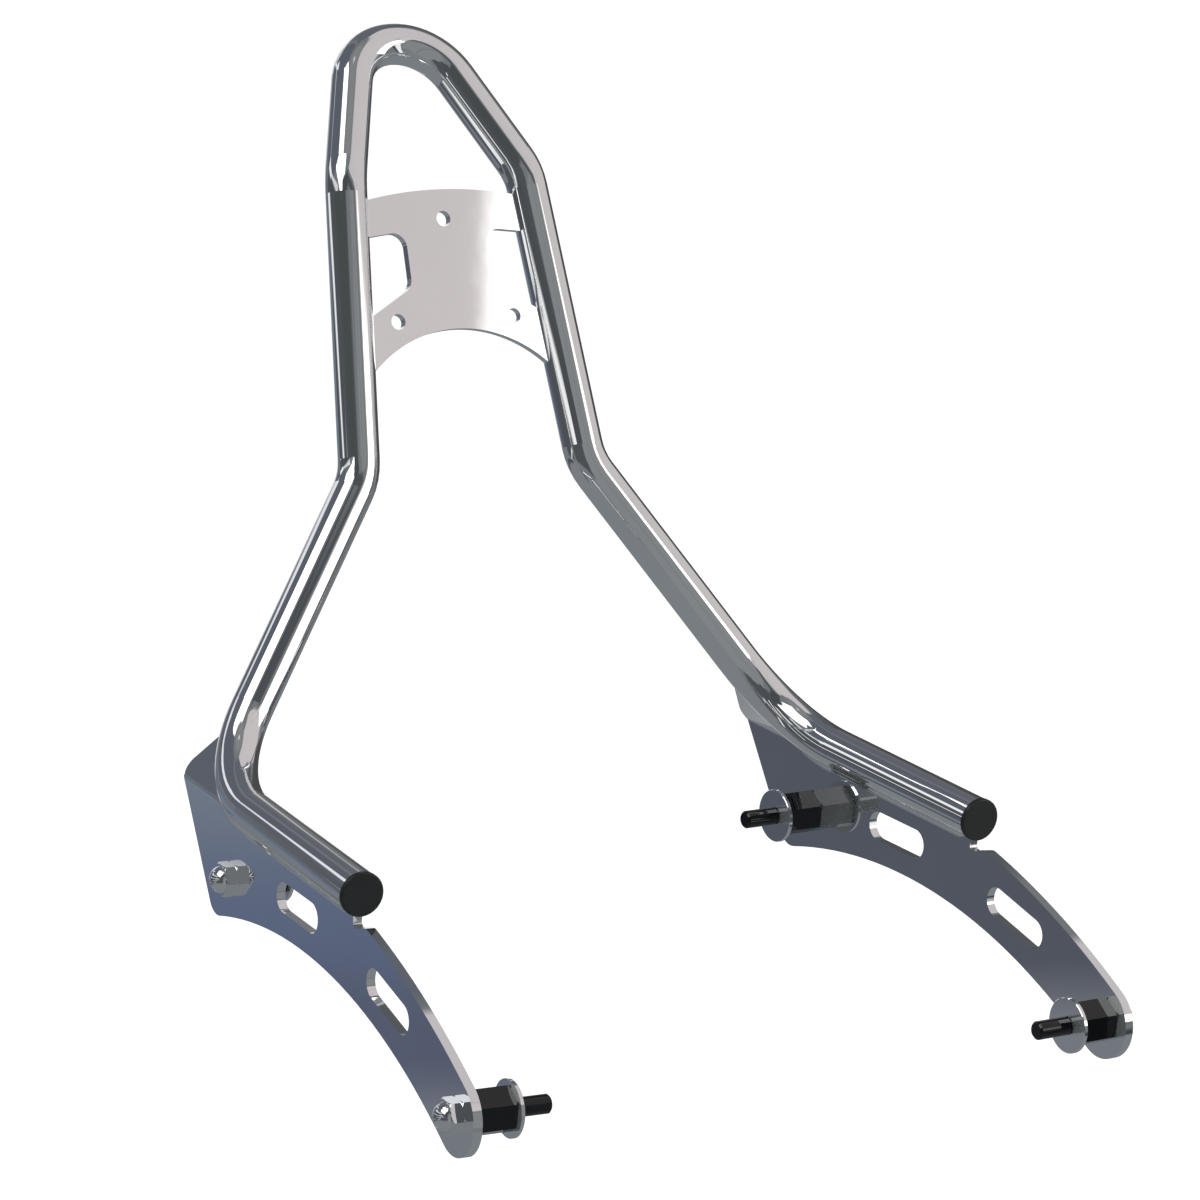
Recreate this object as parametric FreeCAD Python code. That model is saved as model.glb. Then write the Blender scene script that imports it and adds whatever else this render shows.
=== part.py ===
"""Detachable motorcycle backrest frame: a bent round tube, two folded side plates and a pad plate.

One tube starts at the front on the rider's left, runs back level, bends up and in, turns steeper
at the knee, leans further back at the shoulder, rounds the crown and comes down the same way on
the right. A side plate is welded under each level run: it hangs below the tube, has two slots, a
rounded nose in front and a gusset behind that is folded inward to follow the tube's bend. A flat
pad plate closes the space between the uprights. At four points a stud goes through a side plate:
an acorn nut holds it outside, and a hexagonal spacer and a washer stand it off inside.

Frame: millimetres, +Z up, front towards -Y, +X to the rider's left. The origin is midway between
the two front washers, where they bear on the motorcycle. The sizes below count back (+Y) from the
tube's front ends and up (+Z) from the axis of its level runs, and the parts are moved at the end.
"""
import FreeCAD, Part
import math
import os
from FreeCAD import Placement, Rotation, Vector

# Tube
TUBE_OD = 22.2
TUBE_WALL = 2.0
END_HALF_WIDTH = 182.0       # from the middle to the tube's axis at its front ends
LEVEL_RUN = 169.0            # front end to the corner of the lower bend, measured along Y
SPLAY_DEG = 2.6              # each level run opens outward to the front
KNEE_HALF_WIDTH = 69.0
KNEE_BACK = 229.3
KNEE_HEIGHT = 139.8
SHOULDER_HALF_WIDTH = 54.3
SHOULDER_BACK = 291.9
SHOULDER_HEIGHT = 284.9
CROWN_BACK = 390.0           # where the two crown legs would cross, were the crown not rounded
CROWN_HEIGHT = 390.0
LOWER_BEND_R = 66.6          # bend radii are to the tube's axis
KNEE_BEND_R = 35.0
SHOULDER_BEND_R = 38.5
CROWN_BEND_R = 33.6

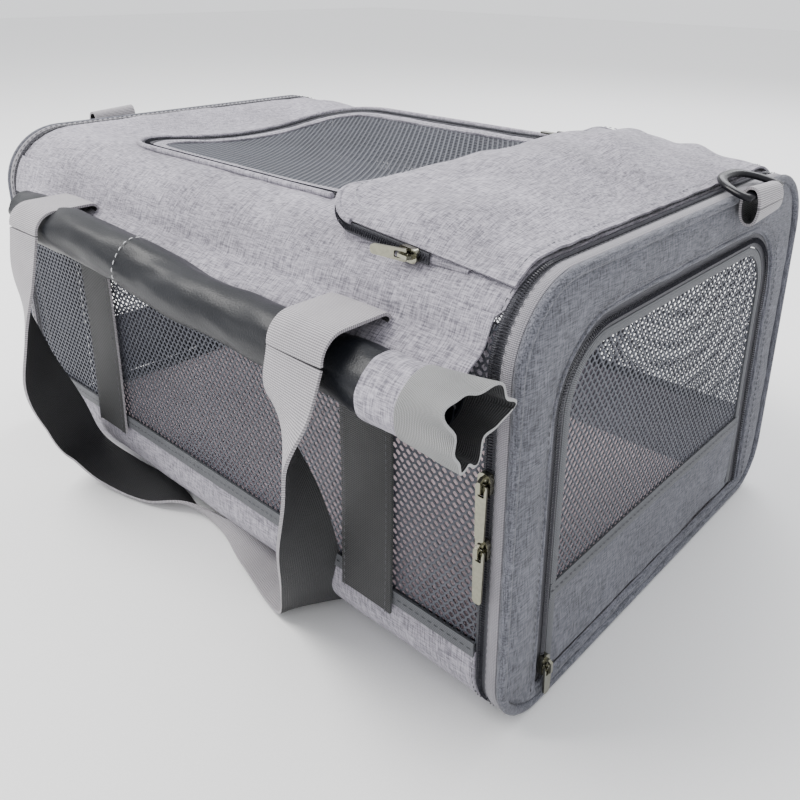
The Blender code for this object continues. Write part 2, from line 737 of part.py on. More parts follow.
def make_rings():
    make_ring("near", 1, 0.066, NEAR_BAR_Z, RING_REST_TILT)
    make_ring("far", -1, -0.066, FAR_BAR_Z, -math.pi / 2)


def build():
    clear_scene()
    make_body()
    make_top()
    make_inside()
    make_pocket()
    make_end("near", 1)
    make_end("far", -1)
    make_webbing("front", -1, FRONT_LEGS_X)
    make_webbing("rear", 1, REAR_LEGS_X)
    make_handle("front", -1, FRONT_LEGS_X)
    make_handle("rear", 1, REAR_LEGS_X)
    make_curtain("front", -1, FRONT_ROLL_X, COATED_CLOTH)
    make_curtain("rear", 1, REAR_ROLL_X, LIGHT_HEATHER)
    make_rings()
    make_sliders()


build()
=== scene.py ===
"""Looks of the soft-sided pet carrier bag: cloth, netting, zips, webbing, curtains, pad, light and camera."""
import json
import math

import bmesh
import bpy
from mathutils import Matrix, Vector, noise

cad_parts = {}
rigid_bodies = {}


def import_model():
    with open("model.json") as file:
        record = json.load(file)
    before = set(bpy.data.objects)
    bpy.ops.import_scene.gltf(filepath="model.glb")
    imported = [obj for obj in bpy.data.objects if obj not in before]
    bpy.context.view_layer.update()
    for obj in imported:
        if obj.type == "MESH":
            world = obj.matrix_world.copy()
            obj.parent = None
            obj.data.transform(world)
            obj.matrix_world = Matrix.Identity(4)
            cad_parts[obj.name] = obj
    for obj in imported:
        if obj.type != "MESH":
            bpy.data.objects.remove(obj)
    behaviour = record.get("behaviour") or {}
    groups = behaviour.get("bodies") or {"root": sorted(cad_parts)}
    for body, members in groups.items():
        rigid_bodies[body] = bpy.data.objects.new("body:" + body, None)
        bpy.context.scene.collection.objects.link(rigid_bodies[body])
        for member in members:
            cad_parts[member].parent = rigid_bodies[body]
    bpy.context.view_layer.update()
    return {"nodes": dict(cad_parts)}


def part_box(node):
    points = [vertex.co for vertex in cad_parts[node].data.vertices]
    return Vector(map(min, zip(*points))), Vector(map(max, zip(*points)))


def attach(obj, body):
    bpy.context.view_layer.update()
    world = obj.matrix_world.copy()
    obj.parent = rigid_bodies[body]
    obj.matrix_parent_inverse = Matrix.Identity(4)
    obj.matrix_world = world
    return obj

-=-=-

WHAT TO DO — Your task is to give again the lines from the one containing "1, REAR_ROLL_X, LIGHT_HEATHER)" to the one containing "cad_parts[member].parent = rigid_bodies[body]", both lines included, exactly and without anything added.

PROBLEM SOLUTION —
    make_curtain("rear", 1, REAR_ROLL_X, LIGHT_HEATHER)
    make_rings()
    make_sliders()


build()
=== scene.py ===
"""Looks of the soft-sided pet carrier bag: cloth, netting, zips, webbing, curtains, pad, light and camera."""
import json
import math

import bmesh
import bpy
from mathutils import Matrix, Vector, noise

cad_parts = {}
rigid_bodies = {}


def import_model():
    with open("model.json") as file:
        record = json.load(file)
    before = set(bpy.data.objects)
    bpy.ops.import_scene.gltf(filepath="model.glb")
    imported = [obj for obj in bpy.data.objects if obj not in before]
    bpy.context.view_layer.update()
    for obj in imported:
        if obj.type == "MESH":
            world = obj.matrix_world.copy()
            obj.parent = None
            obj.data.transform(world)
            obj.matrix_world = Matrix.Identity(4)
            cad_parts[obj.name] = obj
    for obj in imported:
        if obj.type != "MESH":
            bpy.data.objects.remove(obj)
    behaviour = record.get("behaviour") or {}
    groups = behaviour.get("bodies") or {"root": sorted(cad_parts)}
    for body, members in groups.items():
        rigid_bodies[body] = bpy.data.objects.new("body:" + body, None)
        bpy.context.scene.collection.objects.link(rigid_bodies[body])
        for member in members:
            cad_parts[member].parent = rigid_bodies[body]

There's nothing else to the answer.